The film moves at a slow, deliberate pace, masterfully blending long, meditative shots of nature with sudden bursts of graphic violence. Instead of cutting between frightened teens and frantic escape attempts, the audience remains aligned with the killer's steady, mechanical pursuit. This approach is both stripped back and experimental, proving that the genre can still be innovatively reshaped without losing any of its core brutality.

2. Thanksgiving (2023)

Directed by Eli Roth and expanded from his mock trailer in Grindhouse, Thanksgiving transforms a festive holiday into a deadly hunting ground. Set in Plymouth, Massachusetts, the story unfolds one year after a chaotic Black Friday riot at a local superstore leaves several people dead. A masked killer known as "The Carver," dressed as the historical figure John Carver, begins systematically targeting residents connected to the tragedy.

The murders are theatrical and holiday-themed, each staged with deliberate cruelty. At the center of the chaos is Jessica and her circle of friends, who find themselves pulled into the violent fallout of a night that never truly ended. The film expertly balances sharp satire with visceral excess, creating a uniquely terrifying experience.

3. Sissy (2022)

This Australian horror-comedy follows Cecilia, a wellness influencer whose carefully curated online persona masks deep, unresolved trauma. When she reconnects with her childhood best friend and attends a remote bachelorette weekend, old tensions resurface, particularly with a former school bully also in attendance.

What begins as awkward reunion drama escalates into violence that is both graphically intense and darkly comic. Sissy examines how self-help language and curated positivity can obscure deeper psychological wounds, using slasher mechanics to peel back the façade of modern digital life.

4. Wrong Turn (2021)

This reboot shifts away from the cannibalistic mutants of the original series and instead introduces "The Foundation," a self-contained society established in the 19th century that has chosen to live in complete isolation in the Appalachian wilderness. Six friends hiking the trail stumble into their territory and are forced into a desperate fight for survival.

The film blends traditional slasher elements with pointed social commentary, exploring themes of isolationism, suspicion of outsiders, and the friction between modern values and insular tradition. The violence is direct and physical, rooted in the palpable tension of being trapped in unfamiliar, hostile terrain.

5. I Know What You Did Last Summer (1997)

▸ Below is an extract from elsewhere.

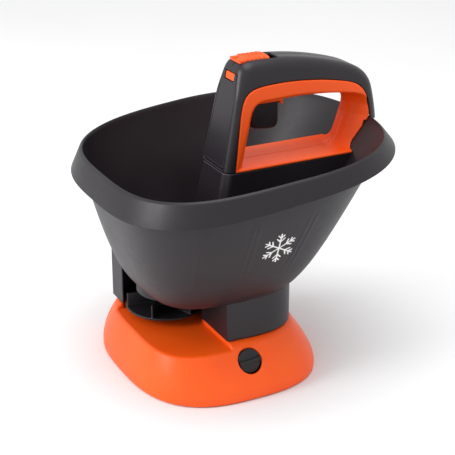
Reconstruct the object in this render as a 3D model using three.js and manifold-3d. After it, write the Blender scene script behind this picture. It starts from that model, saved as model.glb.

Few films capture the late-1990s slasher energy as cleanly as this Kevin Williamson-penned thriller. Superior to recent sequels, it follows four friends who cover up a hit-and-run accident, only to be stalked a year later by a hook-wielding figure who knows exactly what they did.

Led by strong performances from Jennifer Love Hewitt and Sarah Michelle Gellar, the film leans into guilt as its driving force. The threat is not random; it is tied directly to a secret that refuses to stay buried. Its polished, coastal aesthetic and tight pacing helped define an entire era of teen horror that remains compelling today.

6. The Final (2010)

This darker entry centers on a group of bullied high school students who orchestrate an elaborate revenge plot against their tormentors. Under the leadership of Dane, they lure the popular crowd to a farmhouse party, drug them, and subject them to calculated physical and psychological punishment.

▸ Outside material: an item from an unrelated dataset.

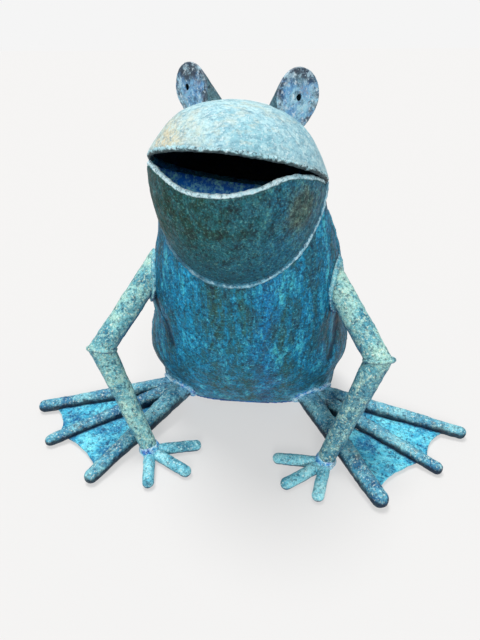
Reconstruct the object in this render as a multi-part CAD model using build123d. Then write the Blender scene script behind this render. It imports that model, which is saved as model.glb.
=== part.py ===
from build123d import *

import os
from math import cos, pi, radians, sin

# Seated frog, hollow, welded from hammered sheet, tapered tube and rod.
# Millimetres. +Z is up, the frog faces -Y, and its own left is +X.
# The origin is the middle of the base plate's underside, on the ground.

SIDES = {"left": 1, "right": -1}

# Sheet, rod and weld sizes
SHEET = 2.0
BASE_THICKNESS = 2.5
BASE_LEDGE = 1.0
EYE_SHEET = 1.6
WEB_SHEET = 1.6
TUBE_WALL = 1.5
UPPER_LIP_RADIUS = 1.8
LOWER_LIP_RADIUS = 1.6
JAW_RIM_DROP = 2.4
NAPE_WELD_RADIUS = 2.0
WELD_RISE = 2.2
SEAM_RISE = 1.0
SEAM_HALF_WIDTH = 2.5
WELD_SPREAD = 3.0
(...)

The film is less about a masked outsider and more about what prolonged humiliation can produce. It presents violence as a direct consequence of unchecked cruelty, pushing the slasher formula into uncomfortable, thought-provoking territory.

7. See No Evil (2006)

Produced by WWE Studios, See No Evil follows a group of juvenile offenders assigned to clean up an abandoned hotel in exchange for reduced sentences. Inside the ominous Blackwell Hotel, they are hunted by Jacob Goodnight, a towering killer who removes his victims' eyes.

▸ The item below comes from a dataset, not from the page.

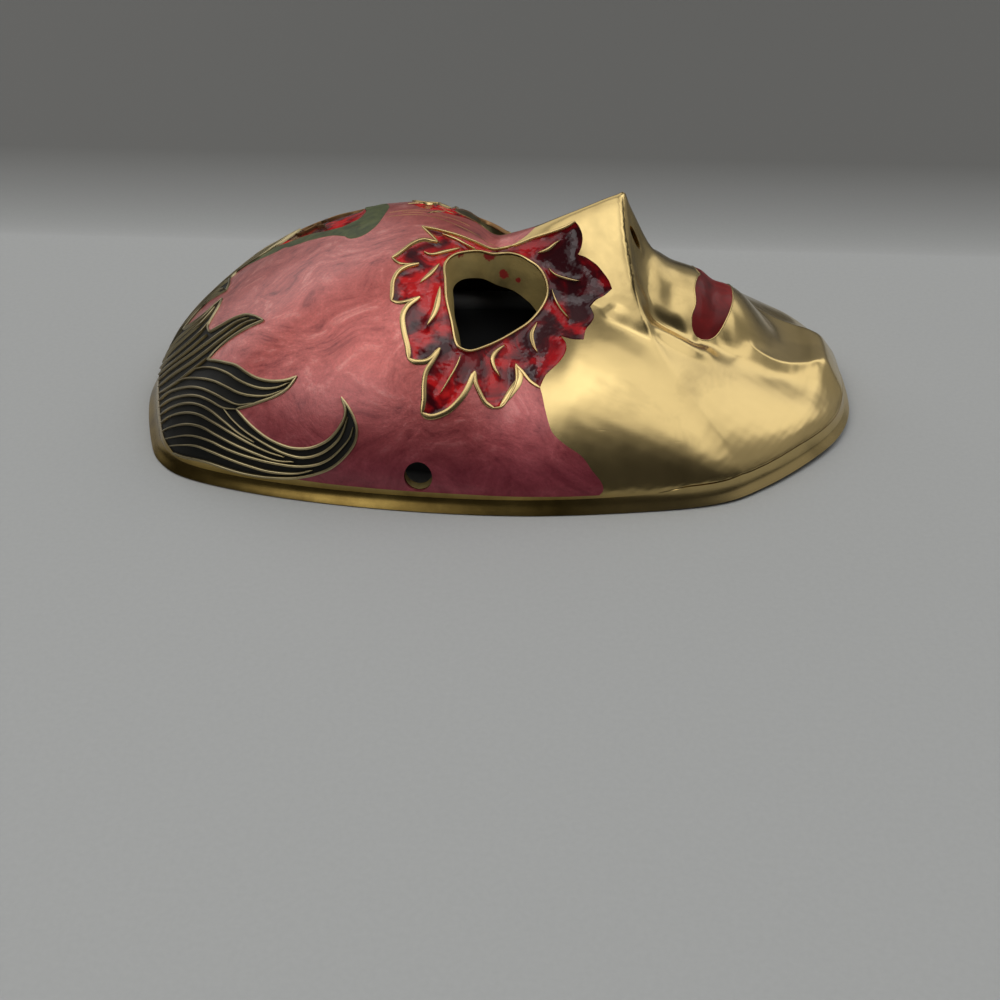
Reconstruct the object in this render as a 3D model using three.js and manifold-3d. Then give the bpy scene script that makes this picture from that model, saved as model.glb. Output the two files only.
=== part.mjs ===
import * as THREE from 'three';
import Module from 'manifold-3d';

// Driving dimensions, millimetres. X runs from forehead (-) to chin (+), Z is up and out of the face.
const HALF_LENGTH = 82.5;
const BAND_INSET = 2.0;
const BAND_HEIGHT = 2.6;
const CHIN_LIFT = 1.6;
const LIFT_START = 20;
const WALL = 3.2;
const EYE_WALL_EXTRA = 1.8;
const DOME_POWER = 0.645;
const UNFOLD = 1.3;
const NOSE_TIP_X = 28.0;
const NOSE_TIP_Z = 49.4;
const TIE_HOLE_X = -13.9;
const TIE_HOLE_Z = 7.0;
const TIE_HOLE_RADIUS = 3.0;
const LEAF_RISE = 1.1;
const LEAF_EDGE_RISE = 0.6;
const COLLAR_WIDTH = 2.8;
const STRAND_RISE = 0.95;
const STRAND_VALLEY = 0.3;
const LIP_RISE = 0.7;
const NOSTRIL_X = 30.7;
const NOSTRIL_Y = 3.9;
const NOSTRIL_DEPTH = 2.0;
const SECTORS = 60;
const OUTER_RINGS = 22;
const INNER_RINGS = 7;
const COLLAR_STEPS = 46;

// Half outline of the rim seen from above: station along the face, half width there.
const OUTLINE = [
  [-82.5, 0], [-81.8, 12.5], [-77.2, 29.5], [-72.6, 39.2], [-64, 45.6], [-44, 51.3], [-18, 54.8], [8, 55.4],
  [33, 52.6], [50, 48.8], [60, 42.4], [70, 32.8], [77.6, 23], [81.6, 12.5], [82.5, 0],
];

// Height of the dome over its rim, by station along the face.
const ROOF_X = [-82, -60, -40, -20, -6, 5, 20, 40, 55, 70, 84];
const ROOF_Z = [36, 37.5, 39.2, 39.8, 35.4, 27.6, 28.2, 26.2, 21.5, 16.5, 13];

// Ridge of the muzzle, which carries the lips, by station along the face.
const MUZZLE_X = [0, 24, 34, 40, 46, 50, 54, 58, 64, 80];
const MUZZLE_Z = [0, 27.0, 34.4, 32.2, 30.2, 27.4, 26.0, 22.6, 15, -6];

// Upper edge of the chin boss by station along the face: height and distance from the middle.
const CHIN_X = [46, 50, 55, 60, 65, 70, 74, 77, 82];
const CHIN_Z = [24, 23.6, 20.6, 17.0, 14.4, 13.0, 12.4, 10.8, 2];
const CHIN_HALF = [9, 10, 11, 12, 11.4, 9.6, 7.4, 5.2, 3];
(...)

The setup is straightforward and contained, with the hotel functioning as both maze and trap. The film embraces raw physicality and scale, using its confined setting to sustain relentless tension as the group's numbers dwindle.

Let Friday the 13th, 2026, be the ultimate excuse to shut out the world, kill the lights, and indulge in a high-stakes cinematic escape. Whether you prefer classic thrills or modern twists, this watchlist offers something sharp for every horror enthusiast.